Not to mention, they are now available for me to remove from the bookcase briefly, to open and lovingly turn a few pages–even when there isn’t time to give my full attention to the contents. Winston Churchill gave an admonition to book-lovers to do just that. I read the saying in a London museum, and it appears I’ll have to return there if I am ever going to find it verbatim.

In some cases it is a mystery how I heard about the book or why I wanted it. The Golden Book of Writing looks valuable, and I can always use help in that department, but it will have to remain uncredited as far as who recommended it. Maybe it was my friend at Amazon.com who always says, “We have recommendations for you!”

John McWhorter has been interviewed a couple of times on Mars Hill Audio, so I’ve been familiar with him and wanting to read more from his mind. Linguistics is a subject that grabs me ever since I was privileged to take a tutorial in the subject as a freshman in college. Perusing the titles of McWhorter’s bibliography feeds my book greed.

Dana Gioia is another author whose acquaintance I first made through MHA, and I mentioned that meeting here already. I only owned one book of his poems before–now I have two, and two collections of essays. Disappearing Ink is a collection of essays subtitled Poetry at the End of Print Culture.

Kristin Lavransdatter I loved so much that I snatched up sets whenever I’d see them, in the old translation that so many people despise–I didn’t. But now I want to read it in Tiina Nunnally’s rendition.

Because I dearly love my friend, whom I will call Bird, I bought The Lady’s Not for Burning, a play by Christopher Fry. Bird is 98 years old, and this play is one of her favorite pieces of writing, I think partly because it was something she enjoyed with her late husband. Bird is terribly hard of hearing, but she can hear me when I sit nearby and we talk about how thankful we are to God for many things. She is a little worried that her eyes will fail her and she won’t be able see the print on the pages of her books; I told her I will come and read to her then.

I think she would really like Kristin Lavransdatter.

That Temple You Are

We have begun the celebration of the Feast of the Entrance of the Most Holy Theotokos into the Temple, focusing on an event that is not mentioned in the Bible, but is a story with important meaning.

As Fr. Thomas Hopko explains in The Winter Pascha, “Its purpose is not so much to commemorate an historical happening as to celebrate a dogmatic mystery of the Christian faith, namely, that every human being is made to be a living temple of God.

“The festal event is that the three-year-old Mary, in fulfillment of a promise made at her conception by her parents, Joachim and Anna, is offered by them to God in the temple at Jerusalem.”

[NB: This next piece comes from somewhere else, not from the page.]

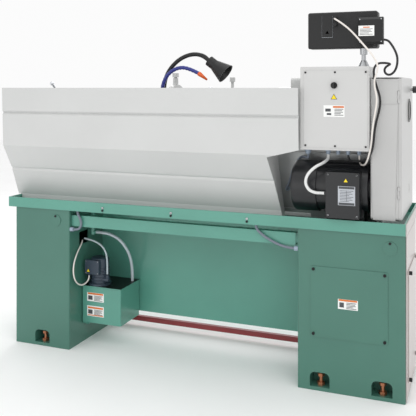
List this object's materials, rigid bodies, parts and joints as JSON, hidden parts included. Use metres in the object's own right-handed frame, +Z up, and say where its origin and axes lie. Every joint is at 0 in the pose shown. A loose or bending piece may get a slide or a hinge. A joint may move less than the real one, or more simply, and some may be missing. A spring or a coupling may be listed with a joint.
{
  "type": "engine lathe",
  "caption": "Floor-standing engine lathe on a two-pedestal stand with chip tray, rear splash guard, control cabinet, readout, work lamp and coolant set.",
  "frame": {"origin": "centre of the four floor anchor holes, on the floor plane", "axes": "+X along the spindle towards the tailstock, +Y to the rear, +Z up"},
  "size_m": [1.911, 0.6194, 1.551],
  "materials": {
    "stand_green": "semi-gloss machine enamel",
    "panel_green": "semi-gloss machine enamel",
    "end_pale": "semi-gloss enamel",
    "light_grey": "semi-gloss enamel",
    "cabinet_white": "fine powder coat",
    "end_grey": "semi-gloss enamel",
    "motor_black": "satin black enamel",
    "pump_blue": "satin enamel",
    "brake_red": "semi-gloss enamel",
    "bed_iron": "ground ways, painted sides",
    "steel": "machined",
    "chrome": "polished",
    "copper_steel": "dull copper plate",
    "black_screws": "black oxide",
    "black_plastic": "fine moulded grain",
    "belt_rubber": "matt",
    "cable_white": "satin sheath",
    "conduit_grey": "satin corrugated sheath",
    "conduit_white": "satin corrugated sheath",
    "cable_black": "satin sheath",
    "hose_clear": "milky clear vinyl",
    "gland_grey": "moulded nylon",
    "hose_blue": "moulded segments"
  },
  "bodies": {
    "root": {"headstock_pedestal": "stand_green", "tailstock_pedestal": "stand_green", "pedestal_covers": "stand_green", "end_panel": "end_pale", "levelling_screws": "copper_steel", "chip_tray": "panel_green", "rear_rail": "panel_green", "middle_panel": "panel_green", "bed": "bed_iron", "headstock_casting": "light_grey", "feed_gearbox": "light_grey", "end_housing": "end_grey", "motor_body": "motor_black", "junction_box": "motor_black", "drive_belts": "belt_rubber", "steady_rest": "light_grey", "splash_guard": "light_grey", "cabinet": "cabinet_white", "cabinet_cover": "cabinet_white", "cable_glands": "gland_grey", "readout_pole": "steel", "coolant_tank": "panel_green", "coolant_pump": "pump_blue", "cover_screws": "black_screws", "motor_conduit": "conduit_white", "headstock_conduit": "conduit_grey", "readout_cable": "cable_white", "readout_power_cable": "cable_black", "pump_cable": "cable_white", "coolant_feed_hose": "hose_clear", "coolant_return_hose": "hose_clear", "tray_conduit_left": "conduit_grey", "tray_conduit_right": "conduit_grey"},
    "spindle_unit": {"spindle": "steel", "chuck": "steel"},
    "motor_rotor": {"motor_pulley": "steel"},
    "lead_screw_shaft": {"lead_screw": "steel"},
    "feed_rod_shaft": {"feed_rod": "steel"},
    "control_shaft": {"control_rod": "steel"},
    "speed_selector": {"speed_lever": "chrome"},
    "end_door_leaf": {"end_door": "end_grey"},
    "carriage": {"saddle": "light_grey", "apron": "light_grey", "follow_rest": "light_grey", "work_lamp": "black_plastic", "coolant_arm": "hose_blue"},
    "apron_wheel": {"apron_handwheel": "chrome"},
    "half_nut": {"half_nut_lever": "chrome"},
    "cross_unit": {"cross_slide": "steel"},
    "cross_wheel": {"cross_handwheel": "chrome"},
    "compound_unit": {"compound_slide": "steel"},
    "turret": {"tool_post": "steel"},
    "turret_clamp": {"tool_post_handle": "chrome"},
    "tailstock": {"tailstock_body": "light_grey"},
    "quill": {"tailstock_quill": "steel"},
    "tail_wheel": {"tailstock_handwheel": "chrome"},
    "quill_clamp": {"quill_lock_lever": "chrome"},
    "switch_knob": {"master_switch": "black_plastic"},
    "readout": {"readout_housing": "black_plastic"},
    "brake_pedal": {"foot_brake": "brake_red"}
  },
  "joints": [
    {"name": "spindle_spin", "type": "hinge", "parent": "root", "child": "spindle_unit", "pos_m": [-0.6, -0.08, 1.143], "axis": [1, 0, 0], "continuous": true},
    {"name": "motor_spin", "type": "hinge", "parent": "root", "child": "motor_rotor", "pos_m": [-0.83, 0.114, 0.828], "axis": [1, 0, 0], "continuous": true},
    {"name": "lead_screw_spin", "type": "hinge", "parent": "root", "child": "lead_screw_shaft", "pos_m": [0.2, -0.222, 0.88], "axis": [1, 0, 0], "continuous": true},
    {"name": "feed_rod_spin", "type": "hinge", "parent": "root", "child": "feed_rod_shaft", "pos_m": [0.2, -0.222, 0.845], "axis": [1, 0, 0], "continuous": true},
    {"name": "control_lever_turn", "type": "hinge", "parent": "root", "child": "control_shaft", "pos_m": [-0.43, -0.222, 0.81], "axis": [1, 0, 0], "range_deg": [-15, 15]},
    {"name": "speed_lever_turn", "type": "hinge", "parent": "root", "child": "speed_selector", "pos_m": [-0.6, -0.25, 1.19], "axis": [0, 1, 0], "range_deg": [-35, 35]},
    {"name": "end_door_swing", "type": "hinge", "parent": "root", "child": "end_door_leaf", "pos_m": [-0.8932, 0.1905, 1], "axis": [0, 0, -1], "range_deg": [0, 110]},
    {"name": "apron_wheel_turn", "type": "hinge", "parent": "carriage", "child": "apron_wheel", "pos_m": [-0.11, -0.3, 0.868], "axis": [0, 1, 0], "range_deg": [-2165, 185]},
    {"name": "carriage_travel", "type": "slide", "parent": "root", "child": "carriage", "axis": [1, 0, 0], "range_m": [-0.12, 0.01]},
    {"name": "half_nut_turn", "type": "hinge", "parent": "carriage", "child": "half_nut", "pos_m": [0.06, -0.27, 0.868], "axis": [0, 1, 0], "range_deg": [0, 35]},
    {"name": "cross_wheel_turn", "type": "hinge", "parent": "carriage", "child": "cross_wheel", "pos_m": [-0.01, -0.3, 0.984], "axis": [0, 1, 0], "range_deg": [-2165, 4325]},
    {"name": "cross_travel", "type": "slide", "parent": "carriage", "child": "cross_unit", "axis": [0, 1, 0], "range_m": [-0.03, 0.06]},
    {"name": "compound_travel", "type": "slide", "parent": "cross_unit", "child": "compound_unit", "axis": [1, 0, 0], "range_m": [-0.01, 0.03]},
    {"name": "turret_index", "type": "hinge", "parent": "compound_unit", "child": "turret", "pos_m": [-0.01, -0.09, 1.1], "axis": [0, 0, 1], "range_deg": [0, 270]},
    {"name": "turret_clamp_turn", "type": "hinge", "parent": "turret", "child": "turret_clamp", "pos_m": [-0.01, -0.09, 1.15], "axis": [0, 0, 1], "range_deg": [0, 90]},
    {"name": "tailstock_travel", "type": "slide", "parent": "root", "child": "tailstock", "axis": [1, 0, 0], "range_m": [-0.45, 0]},
    {"name": "tail_wheel_turn", "type": "hinge", "parent": "tailstock", "child": "tail_wheel", "pos_m": [0.94, -0.08, 1.143], "axis": [1, 0, 0], "range_deg": [-7205, 5]},
    {"name": "quill_travel", "type": "slide", "parent": "tailstock", "child": "quill", "axis": [1, 0, 0], "range_m": [-0.08, 0]},
    {"name": "quill_clamp_turn", "type": "hinge", "parent": "tailstock", "child": "quill_clamp", "pos_m": [0.873, -0.08, 1.21], "axis": [0, 0, 1], "range_deg": [0, 60]},
    {"name": "master_switch_turn", "type": "hinge", "parent": "root", "child": "switch_knob", "pos_m": [-0.644, 0.23, 1.25], "axis": [0, 1, 0], "range_deg": [0, 90]},
    {"name": "readout_swivel", "type": "hinge", "parent": "root", "child": "readout", "pos_m": [-0.751, 0.15, 1.45], "axis": [0, 0, 1], "range_deg": [-20, 20], "deforming": ["readout_cable", "readout_power_cable"]},
    {"name": "foot_brake_press", "type": "hinge", "parent": "root", "child": "brake_pedal", "pos_m": [0.06, -0.15, 0.112], "axis": [1, 0, 0], "range_deg": [0, 10], "stiffness_Nm_per_rad": 16, "springref_deg": -28.65}
  ],
  "couplings": [
    {"joint": "motor_spin", "follows": "spindle_spin", "ratio": 1.7778},
    {"joint": "lead_screw_spin", "follows": "spindle_spin", "ratio": 0.25},
    {"joint": "feed_rod_spin", "follows": "spindle_spin", "ratio": 0.1},
    {"joint": "apron_wheel_turn", "follows": "carriage_travel", "rad_per_m": 314.16},
    {"joint": "cross_wheel_turn", "follows": "cross_travel", "rad_per_m": 1256.6},
    {"joint": "tail_wheel_turn", "follows": "quill_travel", "rad_per_m": 1570.8}
  ]
}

And in the next chapter, “In the Orthodox Church the Virgin Mary is the image of those who are being saved….she shows how all people must be when they are sanctified by the Holy Spirit as servants of God and imitators of Christ.”

Lord, may we by your grace imitate your Mother in her glad obedience, and also by your grace live as becomes temples of your Holy Spirit.

“For God’s temple is holy, and that temple you are.”  I Corinthians 3:17

Psalter and Soup

This Advent season I’m participating with other women, organized by Sylvia, in reading the Psalter every day for the 40 days. Our Psalter is divided into 20 groupings each of which is called a kathisma, and every woman will read one per day.

There are more than 40 of us participating so that the whole book of Psalms will be read twice a day. Everyone who perseveres will end up having read the Psalter through twice before Christmas, as well! What a joy it has already been.

I’m also trying to read The Winter Pascha by Fr Thomas Hopko, which has 40 readings about this period in the church year that has similarities to Lent and Pascha. I read two days’ entries and now can’t find the book, so we’ll see how that goes….

We just got a good rain and everything is washed clean, the sky is blue, and the snowball bush is showing its glory.

It’s the season for soup! It’s easy to make a lenten meal in the soup kettle, and today I am putting in three kinds of beans and some winter vegetables.

I don’t often buy parsnips or turnips. When I used to read Down, Down the Mountain by Ellis Credle to my children, the vegetables the characters are so fond of must have seemed as exotic as boys and girls riding barefoot for lack of shoes to wear.

In the story, the mountain children carry a bagful of turnips down to the town, turnips they themselves planted and tended lovingly, in hopes of selling them for enough money to buy shoes. But everyone they meet along the way is hungering and thirsting for just such a delicacy, and when they arrive in town they discover that only one turnip is left in the bag.
 I’m afraid that after my first 15 years of family cooking, with its centerpieces of lentil soup and bread, I might have inadvertently started cultivating a taste in my family for fancier food. Fast periods are a good opportunity to repent and reform.
 But this plain food tastes pretty fancy after all.